The Fed Could End Inflation, But Experts Say Wall Street Would Hate It

The Federal Reserve’s decision to reduce its monthly bond purchases contributed to a surge in prices, benefiting billionaires and corporations while crushing lower-income Americans, multiple experts told the Daily Caller News Foundation.

As prices continue to surge, corporate America will benefit in the short term while low-income people get slammed by inflation, Stephen Moore, former economic adviser to former President Donald Trump, told the DCNF.

U.S. stocks surged Tuesday after a strong consumer spending report, with the S&P 500 rising 0.4% to 47000.90 the Wall Street Journal reported. The S&P 500, a publicly traded index featuring the 500 leading companies, is up 25% on a year-over-year basis as companies benefited from the central bank’s loose monetary policy.

“These factors have really created a hardship for working-class Americans because every time they go to the store, they are paying more for things,” Moore told the DCNF.

“While the average consumer has been slammed by the cost of living increasing faster than real wage growth over the last months, those with money invested in the stock market have done really well,” Joel Griffith, a research fellow at the Heritage Foundation, told the DCNF.

Ending inflation would pose a huge risk for Wall Street and the financial markets, Gregory Daco, chief U.S. economist at Oxford Economics, told the DCNF.

“An adverse tightening of financial conditions in response to faster and earlier-than-expected Fed tightening represents a risk for stock prices,” Daco said.

The growing inflation ultimately reduces the amount of each paycheck, Moore explained.

“What inflation does is it shrinks the value of your paycheck and the money you have in your wallet and savings account and makes people poorer,” Moore said. Inflation, Moore explains, is simply a form of a regressive tax, as it impacts the lowest income earners.

“Billionaires don’t care about inflation, but people earning less than $50,000 a year get hammered by it,” Moore added.

Additionally, the financial markets have benefited from the surge in prices, which allowed for a major increase in asset prices, Chris Markowski, the founder of Markowski Investments, told the DCNF.

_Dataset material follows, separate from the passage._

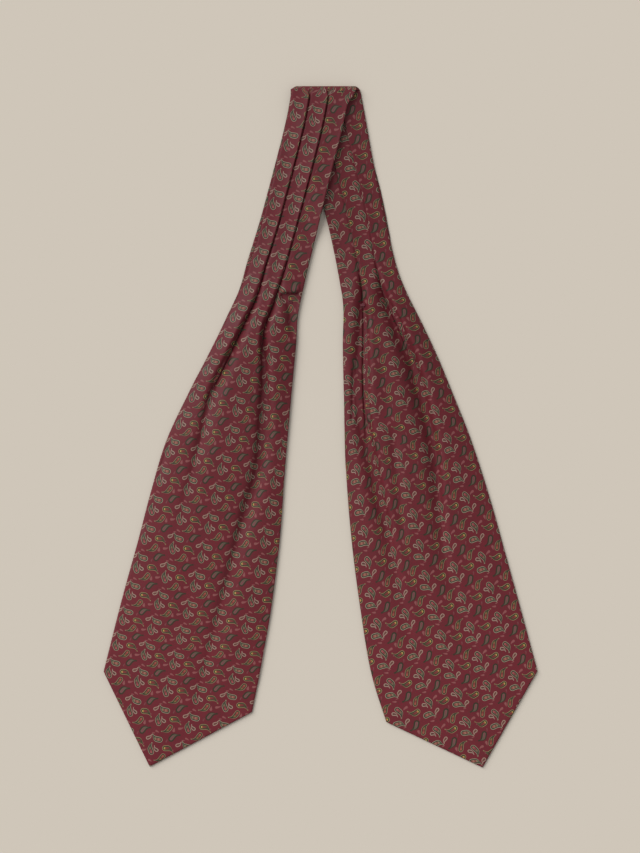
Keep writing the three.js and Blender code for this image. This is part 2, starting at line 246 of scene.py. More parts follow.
class Sections:
    """Sections across a leg, each column of its table as an array with one row a section."""

    STRAIGHT_COLUMNS = ("point",)  # they change along straight lines
    FINE_ROWS = (6, 7)  # table rows below which sections stand closer, round the tack
    FINER = 2.6  # how many times closer
    END_INSETS = (EDGE_RADIUS, 1.2, 0.8, 0.45, 0.2, 0.05, 0.0)  # of the last sections
    LEAST_GAP = 0.01  # between two sections, in table rows

    def __init__(self, rows: Sequence[Row], spacing: float, end_inset: float) -> None:
        """Interpolates the table.

        Args:
            rows: the leg's table.
            spacing: distance between sections, in millimetres.
            end_inset: how far inside the pointed end the last section lies.
        """
        table = np.array([astuple(row) for row in rows], float)
        places, insets = self._places(table, spacing, end_inset)
        self.place = places[:, None]
        self.from_end = insets[:, None]
        names = list(Row.__dataclass_fields__)
        smooth = self._interpolate(table, places, smooth=True)
        straight = self._interpolate(table, places, smooth=False)
        for k, name in enumerate(names):
            source = straight if name in self.STRAIGHT_COLUMNS else smooth
            setattr(self, name, source[:, k : k + 1])
        for name in names[names.index("step1") :]:
            setattr(self, name, np.maximum(getattr(self, name), 0))
        self.across_x = self.right_x - self.left_x
        self.across_drop = self.right_drop - self.left_drop
        self.width = np.hypot(self.across_x, self.across_drop)
        self.count = len(places)

    def _places(
        self, table: np.ndarray, spacing: float, end_inset: float
    ) -> tuple[np.ndarray, np.ndarray]:
        """Fractional table rows of all sections, and how far inside the end each one is.

        Args:
            table: the leg's table as numbers.
            spacing: distance between sections.
            end_inset: how far inside the pointed end the last section lies.

        Returns:
            The fractional rows, and the distances from the end.
        """
        left = np.hypot(*np.diff(table[:, 0:2], axis=0).T)
        right = np.hypot(*np.diff(table[:, 2:4], axis=0).T)
        runs = np.minimum(left, right)
        places: list[float] = []
        for i, run in enumerate(runs):
            finer = self.FINER if i in self.FINE_ROWS else 1.0
            steps = max(1, round(run * finer / spacing))
            places += [i + k / steps for k in range(steps)]
        last = len(runs)
        reach = POINT_SLANT * (end_inset + EDGE_RADIUS) / runs[-1]
        kept = [place for place in places if place < last - reach - self.LEAST_GAP]
        ends = [last - POINT_SLANT * (end_inset + inset) / runs[-1] for inset in self.END_INSETS]
        insets = [EDGE_RADIUS] * len(kept) + list(self.END_INSETS)
        return np.array(kept + ends), np.array(insets)

    @staticmethod
    def _interpolate(table: np.ndarray, places: np.ndarray, smooth: bool) -> np.ndarray:
        """Rows of the table at fractional places.

        Args:
            table: the leg's table as numbers.
            places: the fractional rows.
            smooth: whether values follow a smooth curve after the first row.

        Returns:
            One row of values for each place.
        """
        last = len(table) - 1
        i = np.clip(np.floor(places).astype(int), 0, last - 1)
        t = (places - i)[:, None]
        a, b, c, d = (table[np.clip(i + k, 0, last)] for k in (-1, 0, 1, 2))
        line = b + (c - b) * t
        if not smooth:
            return line
        bend = (2 * a - 5 * b + 4 * c - d) * t**2 + (3 * b - a - 3 * c + d) * t**3
        return np.where(i[:, None] > 0, 0.5 * (2 * b + (c - a) * t + bend), line)


@dataclass(frozen=True)
class Crease:
    """One pleat down a leg, as arrays with one row a section, from the side its strips start."""

    at: np.ndarray
    step: np.ndarray
    hide: np.ndarray
    cut: np.ndarray
    dip: np.ndarray
    line: np.ndarray

    def trough(self, along: np.ndarray, soft: np.ndarray) -> np.ndarray:
        """Depth of the trough that the pleat opens into.

        Args:
            along: places along each section.
            soft: half width of the trough on the side that passes under.

        Returns:
            The depths, in millimetres, steeper on the side of the folded edge.
        """
        past = along - self.at
        width = np.where(past > 0, soft, STEEP_SHARE * soft)
        sharp = self.line * np.exp(-((past / LINE_WIDTH) ** 2))
        return self.dip * np.exp(-((past / width) ** 2)) + sharp


@dataclass(frozen=True)
class PrintLie:
    """How the print lies on a leg's flat cloth, in millimetres.

    start is the place of a motif that the repeat is counted from. upright is 1 where the print
    runs down the leg and -1 where it runs up, and slant is how far its rows drop for each unit
    across. It has run ahead by gain once it is gain_run past gain_from, counted down the leg.
    """

    start: Pair
    upright: int
    slant: float
    gain: float
    gain_from: float
    gain_run: float

    def repeats(self, across: np.ndarray, down: np.ndarray) -> np.ndarray:
        """Places in the print, counted in repeats.

        Args:
            across: places across the flat cloth.
            down: places down it.

        Returns:
            The repeats across and down, in the last axis.
        """
        drawn = down + self.gain * smoothstep((down - self.gain_from) / self.gain_run)
        u = across - self.start[0]
        v = self.upright * drawn + self.slant * u - self.start[1]
        return np.stack([u / REPEAT_ACROSS, v / REPEAT_DOWN], axis=-1)


@dataclass(frozen=True)
class Leg:
    """One leg: its table, its pointed end, which way its strips lap and its soft creases.

    point_at is where the point stands, as a share of the end from its left, and flat_width the
    width of the flat cloth. Each of its tucks pushes the cloth down the leg by its height,
    over the hollow beneath it. band_groove is the share of the grooves' depth that is left in
    the pressed band.
    """

    rows: tuple[Row, ...]
    point_at: float
    from_right: bool
    flat_width: float
    lift: Callable[[np.ndarray, np.ndarray], np.ndarray]
    creases: tuple[SoftCrease, ...]
    lie: PrintLie
    tucks: tuple[SoftCrease, ...] = ()
    band_groove: float = 1.0

    def place(
        self, rows: Sections, along: np.ndarray, from_right: bool
    ) -> tuple[np.ndarray, np.ndarray]:
        """Where points across the sections lie.

        Args:
            rows: the sections.
            along: distances along each section, one column a point.
            from_right: whether they are counted from the right end.

        Returns:
            Their x and their drop, in millimetres.
        """
        share = along / rows.width
        share = 1 - share if from_right else share
        near = share / self.point_at
        ahead = np.where(share < self.point_at, near, (1 - share) / (1 - self.point_at))
        run = rows.point * ahead / rows.width
        x = rows.left_x + rows.across_x * share - rows.across_drop * run
        drop = rows.left_drop + rows.across_drop * share + rows.across_x * run
        return x, drop

    def open_height(self, rows: Sections, along: np.ndarray) -> np.ndarray:
        """Height of the open cloth of the upper panel, over the panel underneath.

        Args:
            rows: the sections.
            along: distances along each section, from the side where its strips start.

        Returns:
            A low crown with a trough at each pleat and at each soft crease, in millimetres.
        """
        middle = np.abs(2 * along / rows.width - 1)
        height = rows.crown * (1 - middle**3)
        for crease in self.pleats(rows, Facing.UP):
            height = height - crease.trough(along, rows.soft)
        x, drop = self.place(rows, along, self.from_right)
        inside = np.minimum(along, rows.width - along)
        extra = sum(crease.height(x, drop) for crease in self.creases)
        return height + smoothstep(inside / EDGE_FREE) * extra

    def pleats(self, rows: Sections, facing: Facing) -> list[Crease]:
        """The two pleats in the order they are met, with places on the flat cloth.

        Args:
            rows: the sections.
            facing: which panel they are on. The panel beneath shows each pleat's other edge.

        Returns:
            The two creases.
        """
        order = [
            (rows.crease1, rows.step1, rows.hide1, rows.dip1, rows.line1),
            (rows.crease2, rows.step2, rows.hide2, rows.dip2, rows.line2),
        ]
        from_right = self.from_right
        if facing is Facing.DOWN:
            side = 1 if from_right else -1
            order = [
                (at + side * np.minimum(hide / 2, UNDERFOLD_REACH), step, hide, dip, line)
                for at, step, hide, dip, line in order
            ]
            from_right = not from_right
        if from_right:
            order = [(rows.width - at, *rest) for at, *rest in reversed(order)]
        hidden = 0.0
        found = []
        for at, step, hide, dip, line in order:
            kept = hide * (1 - self.spread_share(step))
            found.append(Crease(at, step, kept, at + hidden, dip, line))
            hidden = hidden + kept
        return found

    @staticmethod
    def spread_share(step: np.ndarray) -> np.ndarray:
        """Share of a pleat's cloth that is spread evenly where the pleat has opened."""
        return SPREAD * (1 - smoothstep(step / CLOSED_STEP))

    def spread_cloth(self, rows: Sections) -> np.ndarray:
        """Cloth of the opened pleats that is spread evenly over each section."""
        first = rows.hide1 * self.spread_share(rows.step1)
        return first + rows.hide2 * self.spread_share(rows.step2)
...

Growing inflation has allowed companies to increase prices, ultimately driving overall profit, the Wall Street Journal reported. Almost two-thirds of the largest publicly traded U.S. companies have reported higher profits than the year prior, and 100 of these companies saw profit margins grow 50% above 2019 figures, according to data obtained by the WSJ.

Walmart reported higher than expected sales in the third quarter of 2021 on Tuesday after the company increased its prices as shoppers entered the holiday season, the Daily Caller News Foundation reported.

Home Depot reported a 9.8% increase in sales as the company benefited from increased prices and strong consumer demand. The strong earnings report drove Home Depot’s stock up over 6% on Tuesday, CNBC reported.

If the Fed were to end its asset purchases altogether, it would positively impact the economy as it would start bringing the prices down, Moore told the DCNF.

The Fed hasn’t ended its purchases because they fear it will shock the financial markets, Thomas Hogan, a senior research faculty at the American Institute for Economic Research, told the DCNF.

“The Fed is afraid that ending purchases altogether would be too big of a move at one time,” Hogan said. “The amount of bonds they have been buying has been so much that any exchange they fear would have a negative impact on the financial markets.”

The surge in prices is partially a result of the loose monetary policy from the Federal Reserve, Griffith told the DCNF.

“There is no doubt the Fed is contributing to the inflation that we have,” Griffith said. “It is really disturbing to see the fed refuse to take responsibility for its actions.”

Instead, the Fed has shifted the blame for the growing prices on reopening and supply chain issues, Griffith told the DCNF.

Inflation grew at its fastest pace in 30 years, rising 0.9% in October and 6.2% year over year. Additionally, consumer sentiment also sunk to a 10 year low in November, with the Michigan Consumer Sentiment hitting 66.8 compared to October’s 72.5.